Like I said, I was unarmed, and I am not a prizefighter. Surprise fighter, yes. So I open with strategic idiom.

I say, “Brother, I didn't see you around. And you ain't blowed the dime. What do you want to do, take this dime and use the phone now? Or do we chump off and send each other's nigger ass to the joint or the morgue about this white man's chickenshit phone?”

He blinks and some of the menace goes out of his eyes as he cocks his head to one side and says, “Nigger, don't I know you?”

I move out of the tight trap of the phone booth and say, “No, brother, I don't think so.”
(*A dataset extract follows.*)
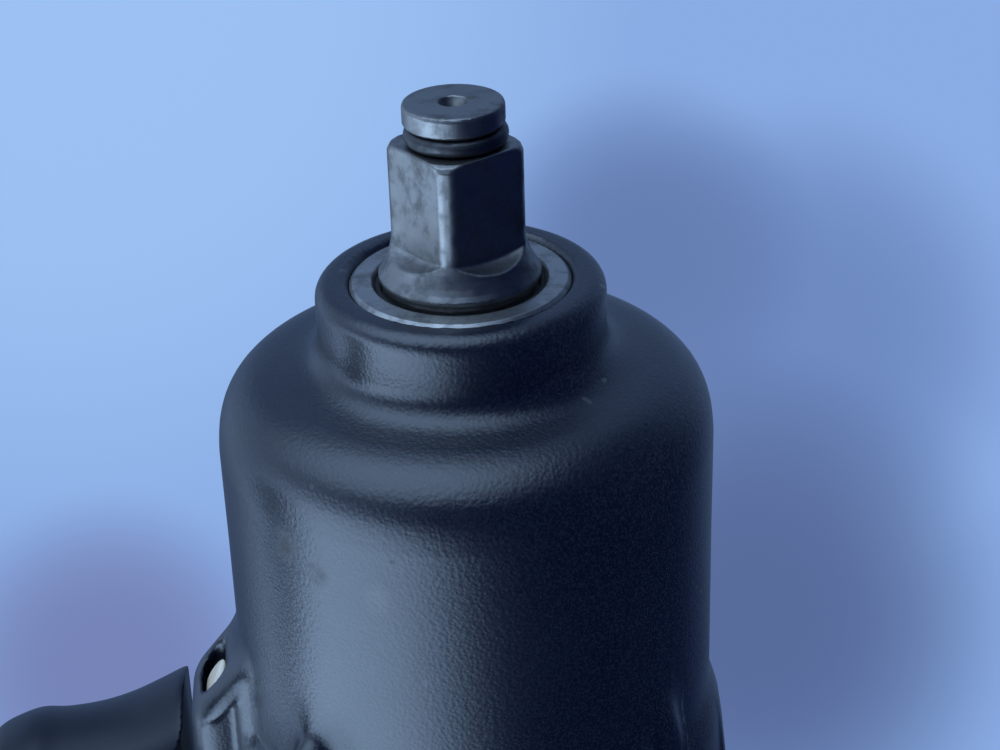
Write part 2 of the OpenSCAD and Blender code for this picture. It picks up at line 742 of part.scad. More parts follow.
module trigger() color([0.04, 0.04, 0.045]) {
    intersection() {
        translate([0, trigger_width / 2, 0]) rotate([90, 0, 0]) linear_extrude(trigger_width) trigger_profile();
        rounded_box([trigger_back - 10, -trigger_width / 2, trigger_bottom],
                    [trigger_front, trigger_width / 2, trigger_top], 5);
    }
    translate([trigger_back + 1, 0, (trigger_top + trigger_bottom) / 2]) rotate([0, -90, 0])
        cylinder(h = 7, r = 3);
}

module trigger_switch() color([0.12, 0.12, 0.13]) difference() {
    box([-45, -10.5, trigger_bottom + 1], [trigger_back - 1 - trigger_travel, 10.5, axis_z - 45]);
    translate([trigger_back, 0, (trigger_top + trigger_bottom) / 2]) rotate([0, -90, 0])
        cylinder(h = 8 + trigger_travel + 7, r = 3 + running);
}

// Button that is pushed through the handle from either side
module direction_selector() color([0.05, 0.05, 0.055])
    box([selector_back, -grip_width / 2 - 1.5, axis_z - 44.1], [selector_back + 13.2, grip_width / 2 + 1.5, axis_z - 38]);

// Three leads from the control board up the back of the handle to the motor
module motor_leads() color([0.5, 0.1, 0.08])
    for (y = [-3.4, 0, 3.4]) translate([grip_x, 0, foot_top]) rotate([0, grip_lean, 0])
        translate([-core_depth / 2 + wall + 2.4, y, -3])
            cylinder(h = axis_z - 34 - foot_top + 3, r = 1.3);

module control_board() color([0.12, 0.14, 0.13])
    box([-30, -24, foot_bottom + 14.5], [foot_front - 14, 24, foot_bottom + 18]);

module mode_panel() color([0.07, 0.07, 0.075]) difference() {
    box([-5.8, -8.8, foot_top - 3], [17.8, 8.8, foot_top - 0.6]);
    translate([6, 0, foot_top - 4]) cylinder(h = 6, r = 4 + free);
}

module mode_button() color([0.35, 0.35, 0.36]) translate([6, 0, foot_top - 3]) cylinder(h = 2.9, r = 4);

module terminal_seat(grow) box([-60 - grow, -16 - grow, foot_bottom + 8.4 - 3 * grow], [-36 + grow, 16 + grow, foot_bottom + 12]);

module terminal_block() color([0.05, 0.05, 0.05]) terminal_seat(0);

blade_spots = [-12, -4, 4, 12];

module terminal_blades() color([0.85, 0.65, 0.3])
    for (y = blade_spots) box([-58, y - 0.4, foot_bottom + 3.5], [-44, y + 0.4, foot_bottom + 8.4]);

module hook_inserts() color([0.8, 0.62, 0.3])
    for (end = [-1, 1]) translate([-48, end * (foot_width / 2 - 5), foot_bottom + 12]) rotate([90, 0, 0])
        difference() {
            cylinder(h = 9, r = 3, center = true);
            cylinder(h = 10, r = 1.65, center = true);
        }

// ---- Battery ----

module cell_room() box([battery_back + 3.5, -cell_length / 2 - 1, 3], [battery_front - 3.5, cell_length / 2 + 1, 48]);

module battery_form(low, high)
    rounded_box([battery_back, -battery_width / 2, low], [battery_front, battery_width / 2, high], 9);

module release_slot(side) box([battery_front - 34, side > 0 ? battery_width / 2 - 4.5 : -battery_width / 2 - 1, 32],
                              [battery_front - 12, side > 0 ? battery_width / 2 + 1 : -battery_width / 2 + 4.5, 48]);

module battery_lower_case() color([0.07, 0.07, 0.075]) difference() {
    battery_form(0, battery_split);
    cell_room();
}

module battery_upper_case() color([0.08, 0.08, 0.085]) difference() {
    union() {
        battery_form(battery_split, battery_height);
        box([-61, -rail_neck / 2, battery_height - 1], [battery_front - 8, rail_neck / 2, battery_height + 4]);
        box([-61, -rail_head / 2, battery_height + 3.5], [battery_front - 8, rail_head / 2, battery_height + 8]);
    }
    cell_room();
    for (y = blade_spots) box([-62, y - 1.2, battery_height + 3], [-40, y + 1.2, battery_height + 9]);
    for (side = [-1, 1]) release_slot(side);
    box([battery_front - 3, -14, 34], [battery_front + 1, 14, 42]);
}

module battery_cells() color([0.25, 0.4, 0.55])
    for (i = [0:4], k = [0, 1])
        translate([battery_back + 19.5 + i * cell_pitch, cell_length / 2, 12.5 + k * cell_pitch]) rotate([90, 0, 0])
            cylinder(h = cell_length, r = cell_r);

module battery_contacts() color([0.85, 0.65, 0.3])
    for (y = blade_spots, side = [-1, 1])
        box([-57, y + side * 0.8 - 0.25, battery_height + 3], [-43, y + side * 0.8 + 0.25, battery_height + 7.4]);

module release_button(side) color([0.3, 0.3, 0.31])
    box([battery_front - 33.6, side > 0 ? battery_width / 2 - 1.6 : -battery_width / 2 - 0.9, 32.4],
        [battery_front - 12.4, side > 0 ? battery_width / 2 + 0.9 : -battery_width / 2 + 1.6, 47.6]);

module gauge_lens() color([0.2, 0.2, 0.2]) difference() {
    box([battery_front - 3, -13.8, 34.2], [battery_front - 0.5, 13.8, 41.8]);
    translate([battery_front - 4, 8, 38]) rotate([0, 90, 0]) cylinder(h = 6, r = 3 + free);
}

module gauge_button() color([0.35, 0.35, 0.36])
    translate([battery_front - 2.4, 8, 38]) rotate([0, 90, 0]) cylinder(h = 2.2, r = 3);

anvil();
friction_ring();
ring_cushion();
nose_bushing();
nose_seal();
anvil_washer();
hammer_case();
case_screws();
hammer();
impact_spring();
spring_washer();
thrust_balls();
cam_shaft();
cam_balls();
spring_seat();
planet_pins();
planet_gear(0);  // planet_gear_1
planet_gear(1);  // planet_gear_2
planet_gear(2);  // planet_gear_3
ring_gear();
gear_plate();
spindle_bearing();
front_motor_bearing();
rear_motor_bearing();
motor_shaft();
rotor_core();
rotor_magnets();
cooling_fan();
stator_core();
stator_insulators();
stator_windings();
sensor_board();
rear_cap();
rear_cap_screws();
housing_left();
housing_right();
housing_screws();
grip_left();
grip_right();
led_lens();
led_board();
trigger();
trigger_switch();
direction_selector();
motor_leads();
control_board();
mode_panel();
mode_button();
terminal_block();
terminal_blades();
hook_inserts();
battery_lower_case();
battery_upper_case();
battery_cells();
battery_contacts();
release_button(1);  // release_button_left
release_button(-1);  // release_button_right
gauge_lens();
gauge_button();
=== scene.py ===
"""Visual model of a cordless impact wrench, laid over its CAD frame. Shapes are in millimetres."""

import math

import bpy
import numpy as np
from mathutils import Matrix, Vector


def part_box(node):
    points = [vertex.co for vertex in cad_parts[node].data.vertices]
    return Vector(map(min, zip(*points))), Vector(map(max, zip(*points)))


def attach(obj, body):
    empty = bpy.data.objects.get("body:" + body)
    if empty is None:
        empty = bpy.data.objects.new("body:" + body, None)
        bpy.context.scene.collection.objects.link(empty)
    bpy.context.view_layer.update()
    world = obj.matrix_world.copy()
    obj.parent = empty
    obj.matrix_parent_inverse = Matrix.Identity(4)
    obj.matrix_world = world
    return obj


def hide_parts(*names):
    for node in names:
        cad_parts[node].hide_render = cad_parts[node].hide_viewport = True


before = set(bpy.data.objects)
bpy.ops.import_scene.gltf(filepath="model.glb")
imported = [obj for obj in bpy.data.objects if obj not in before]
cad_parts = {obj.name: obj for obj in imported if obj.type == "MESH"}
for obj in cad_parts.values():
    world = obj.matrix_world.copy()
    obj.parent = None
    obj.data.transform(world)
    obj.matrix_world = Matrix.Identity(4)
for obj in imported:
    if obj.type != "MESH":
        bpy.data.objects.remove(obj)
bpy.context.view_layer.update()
MM = 0.001


def mm_box(node):
    """A CAD node's lowest and highest corner, in millimetres."""
    low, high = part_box(node)
    return np.array(low) / MM, np.array(high) / MM


# ---- Places taken from the CAD nodes ----

BUSH_LOW, BUSH_HIGH = mm_box("nose_bushing")
CASE_HIGH = mm_box("hammer_case")[1]
CAP_LOW, CAP_HIGH = mm_box("rear_cap")
BODY_LOW, BODY_HIGH = mm_box("housing_left")
PACK_LOW, PACK_HIGH = mm_box("battery_lower_case")
PACK_TOP = mm_box("battery_upper_case")[1]
LATCH_LOW, LATCH_HIGH = mm_box("release_button_left")
PANEL_LOW, PANEL_HIGH = mm_box("mode_panel")
SELECT_LOW, SELECT_HIGH = mm_box("direction_selector")
TRIGGER_LOW, TRIGGER_HIGH = mm_box("trigger")
GAUGE_LOW, GAUGE_HIGH = mm_box("gauge_lens")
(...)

Then he grins and slams me hard against the shoulder. “Nigger, you're Iceberg Slim! I got one of your books where you're on the back squatting down like taking a crap. Shit! I know you, nigger.”

Then he looks sheepish and says, “Slim, I been fighting that whiskey and having trouble with a skunk bitch. I got to come to myself, I guess.”

He takes a snub-nosed .38 from his trouser pocket and throws it under his car seat. He offers to let me use the phone first, but I decline, slap his palm and cross my fingers as I set out to walk that last block home. I visualize the potential carnage and feel glad that I didn't act like an uptight, white-styled, middle-class black spouting indignation when the disturbed brother burst into that phone booth.

* * *

Several days after the phone booth adventure, I hear angry voices while cooling off on the sofa near an open window. I raise my glance up over the windowsill and see a young black father in soiled Marine Corps fatigue pants arguing with an older, powerfully-built black guy over blocking the younger guy's driveway with his car. The older guy spews a blast of profanity and hurls himself into his machine. The young guy lounges coolly by the side of his own car watching his opponent shudder the sultry air as the car engine bellows into life.

Tons of hurtling steel bear down on the young guy, but not one hair of his Afro natural moves as the steel monster in passing grazes his clothing. He remains weirdly immobile, like some bronze heroic statue in a sleepy town square, even as the squawking tires bomb his face and sparkling clean car with the grit of the driveway. His animated eyes glow and pulse like black fire.